In the meantime, I’ll continue to watch every spec of Formula 1 coverage I can on the BBC. Thankfully, out of all this, 5Live will continue their own stellar coverage 100% of the time last year. Hooray for small mercies.

{ 2 comments }

Mike Plant July 29, 2011 at 2:53 pm

Here in NZ we get (via pay TV!) whatever coverage comes out of Britain. So for heavens sake, anyone but bloody James Allen!

Mike.

James July 29, 2011 at 6:04 pm

I’m certainly not happy about it, I cannot get Sky even if a could afford it (cannot affix a satellite dish to my property) and only half the races live on BBC? Seems to be more like those shareware apps – “Like this sport? Get all of it by paying for Sky!”, Sky couldn’t hope for better advertising than that!

I may not even bother with renewing my TV license, i only have one to watch the F1 live, everything else can be watched on the iPlayer (which does not require a TV license to watch non-live). So the BBC cost cutting has lost at least one license fee. and i’m sure i won’t be the only one.

Jake Humphey is frequently posting on Twitter how viewing figures are ‘X’ which are the highest since ‘Y’, I wonder what the sponsors/teams will think if this significantly drops on the races only available live to sky customers?

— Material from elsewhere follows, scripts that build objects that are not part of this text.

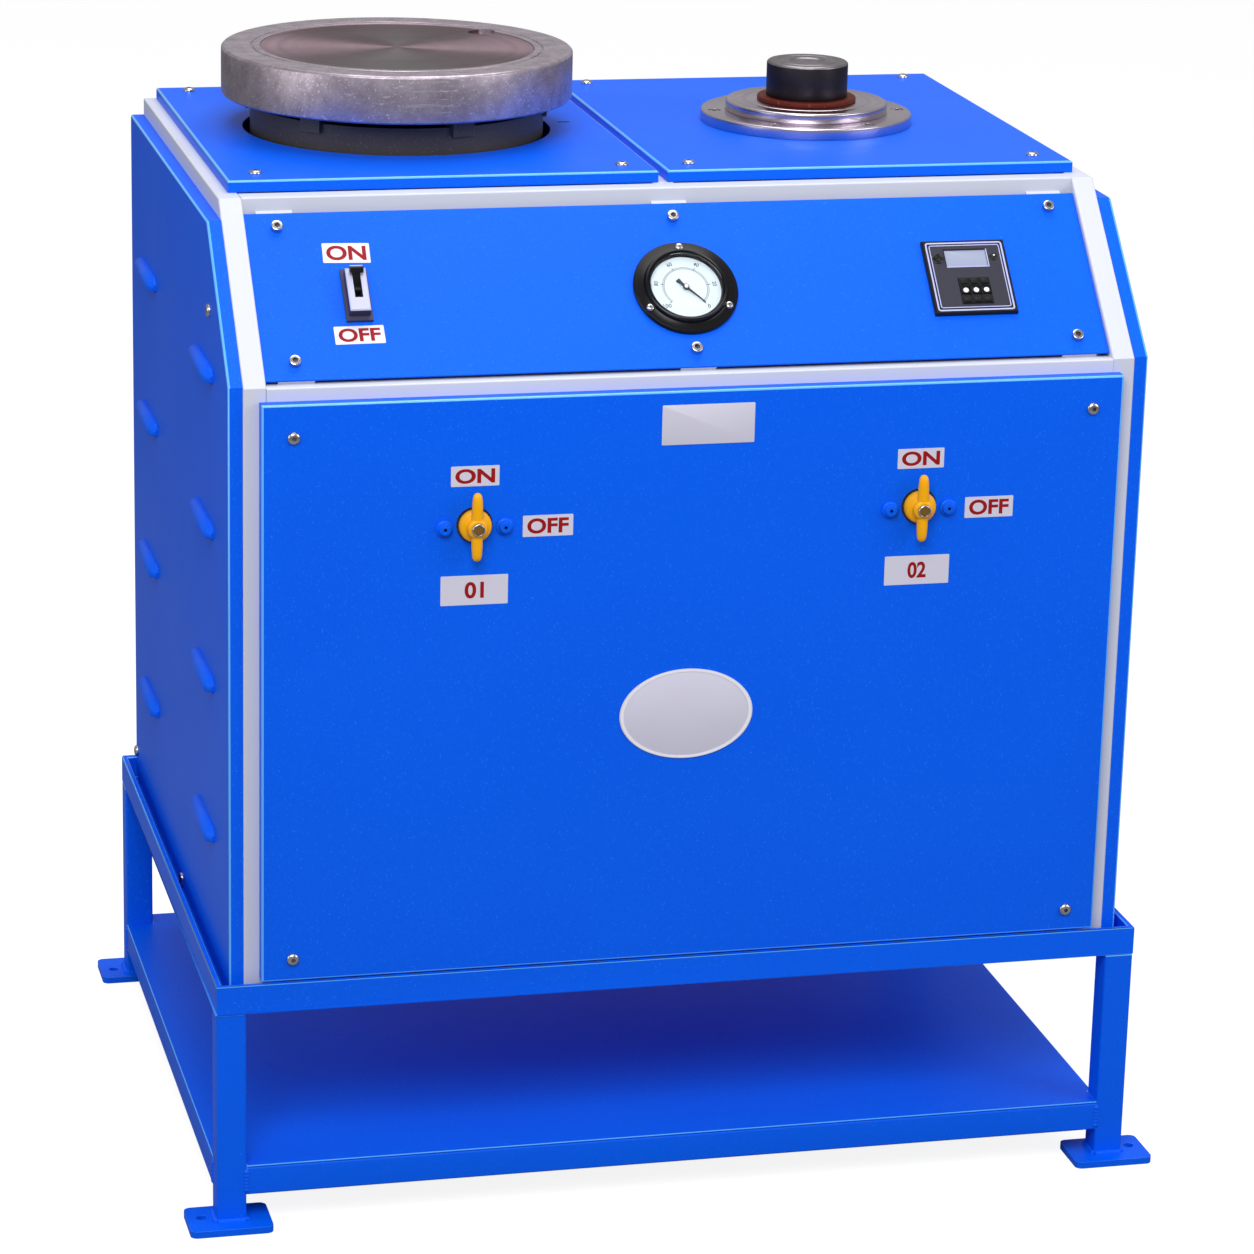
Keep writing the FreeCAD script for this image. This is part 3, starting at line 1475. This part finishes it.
def make_table():
    top = s.plate_bottom + s.plate_height
    face = s.plate_face_radius
    groove = s.plate_groove_radius
    plate = turned("table_turned", [
        (0.0, s.plate_bottom), (s.plate_radius - PLATE_EDGE, s.plate_bottom),
        (s.plate_radius, s.plate_bottom + PLATE_EDGE), (s.plate_radius, top - PLATE_EDGE),
        (s.plate_radius - PLATE_EDGE, top), (groove + GROOVE_HALF, top),
        (groove + GROOVE_HALF, top - GROOVE_DEEP), (groove - GROOVE_HALF, top - GROOVE_DEEP),
        (groove - GROOVE_HALF, top), (face, top), (face - FACE_DROP / 2, top - FACE_DROP),
        (0.0, top - FACE_DROP),
    ])
    ports = [
        rod("port_mouth", s.port_x, s.port_y, top - PORT_DEEP, s.port_radius, PORT_DEEP + 1),
        rod("port_way", s.port_x, s.port_y, s.plate_bottom, s.port_radius / 3, s.plate_height),
    ]
    plate = cut("table_ported", plate, ports)
    node(place(plate, s.table_x, s.table_y, 0.0), "vacuum_plate")

    drum = turned("drum_turned", [
        (0.0, s.drum_bottom), (s.drum_radius, s.drum_bottom), (s.drum_radius, s.drum_top),
        (s.drum_radius - s.drum_wall, s.drum_top),
        (s.drum_radius - s.drum_wall, s.drum_bottom + s.drum_wall), (0.0, s.drum_bottom + s.drum_wall),
    ])
    lugs = [drum]
    lug_height = s.plate_bottom - s.drum_top + LUG_DROP
    for number in range(LUG_COUNT):
        angle = LUG_START + 360 / LUG_COUNT * number
        lug = block(f"lug_{number}", 0.0, 0.0, 0.0, LUG_LENGTH, s.lug_width, lug_height)
        radians = math.radians(angle)
        radius = s.drum_radius - LUG_INSET
        half = s.lug_width / 2
        place(
            lug,
            radius * math.cos(radians) + half * math.sin(radians),
            radius * math.sin(radians) - half * math.cos(radians),
            s.drum_top - LUG_DROP,
            Rotation(Z_AXIS, angle),
        )
        lugs.append(lug)
    drum = fuse("drum", lugs)
    node(place(drum, s.table_x, s.table_y, 0.0), "vibration_drum")

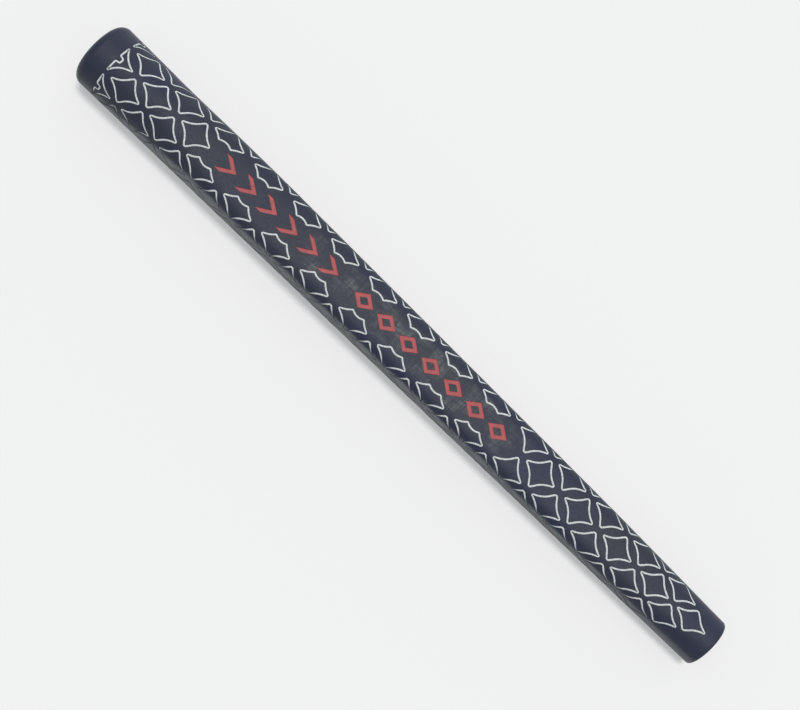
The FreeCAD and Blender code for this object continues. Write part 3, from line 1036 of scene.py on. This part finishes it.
def camera():
    right, up, back, across = view_axes()
    data = bpy.data.cameras.new("camera")
    data.sensor_width = 36.0
    data.lens = VIEW_FOCAL
    data.clip_start, data.clip_end = 0.01, 20.0
    view = bpy.data.objects.new("camera", data)
    bpy.context.collection.objects.link(view)
    target = Vector((VIEW_ALONG * MM, 0.0, 0.0)) + across * (VIEW_ACROSS * MM)
    turned = Matrix((right, up, back)).transposed()
    view.matrix_world = Matrix.Translation(target + back * VIEW_DISTANCE) @ turned.to_4x4()
    bpy.context.scene.camera = view


def sun(name, energy, degrees, towards):
    """A sun lamp that shines from a direction, as wide as an angle in degrees."""
    data = bpy.data.lights.new(name, "SUN")
    data.energy = energy
    data.angle = math.radians(degrees)
    lamp = bpy.data.objects.new(name, data)
    bpy.context.collection.objects.link(lamp)
    lamp.rotation_euler = Vector(towards).to_track_quat("Z", "Y").to_euler()
    return data


def lights():
    """A soft bluish sky, a broad sun almost straight above, and a low light that grazes the +Y side."""
    world = bpy.data.worlds.new("sky")
    world.use_nodes = True
    sky = world.node_tree.nodes["Background"]
    sky.inputs["Color"].default_value = (0.440, 0.460, 0.500, 1.0)
    sky.inputs["Strength"].default_value = 1.0
    bpy.context.scene.world = world
    sun("sun", 3.0, 14.0, (0.0, 0.03, 1.0)).color = (1.0, 0.985, 0.955)
    sun("rim", 1.1, 50.0, (0.0, 1.0, 0.1)).use_shadow = False


def main():
    front_rows = (-3, -2, -1, 0, 1, 2, 3)
    back_rows = (-3, -4, -5, 6, 5, 4, 3)
    rubber = rubber_material()
    white = white_material()
    red = red_material()
    pieces = (
        (moulded_half("front_half", front_rows, butt_marks() + tip_marks(), -90.0, 90.0), rubber),
        (moulded_half("back_half", back_rows, [], 90.0, 270.0), rubber),
        (end_cap(), rubber),
        (outline_paint("front_outline_paint", front_rows), white),
        (outline_paint("back_outline_paint", back_rows), white),
        (mark_paint("butt_marks_paint", butt_marks()), red),
        (mark_paint("tip_marks_paint", tip_marks()), red),
    )
    for piece, material in pieces:
        piece.data.materials.append(material)
    floor()
    camera()
    lights()
    bpy.context.scene.view_settings.view_transform = "Standard"


main()
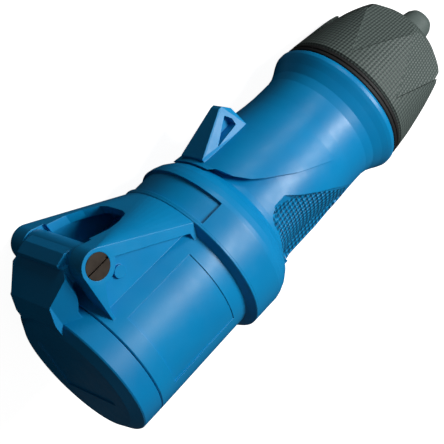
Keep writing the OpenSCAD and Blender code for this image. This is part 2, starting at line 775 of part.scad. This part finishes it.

Add to this the Bernie doesn’t seem to have all the facts with how sky works, sure there may be 10 million sky customers, but most of them probably don’t spend the extra premium on the sports channels – which i’d be willing to bet is needed for the F1, so your paying £30 a month to sky+sports and ~£150 for a TV license (yep still need that for watching sky), want HD? that’s another £10 a month, want to be able to watch it in more than one room? That’s another £10, HD in the second room? yet another £10, plus your contractually obliged to keep the sky box connected to a phone line, so you will need to be paying for one of those too.

Now compare that to the BBC, ~£150 for a TV license and your done, want HD? sure, multiple rooms? Go for it! 3D? (i’m sure it’ll happen by 2018) that would have been included too!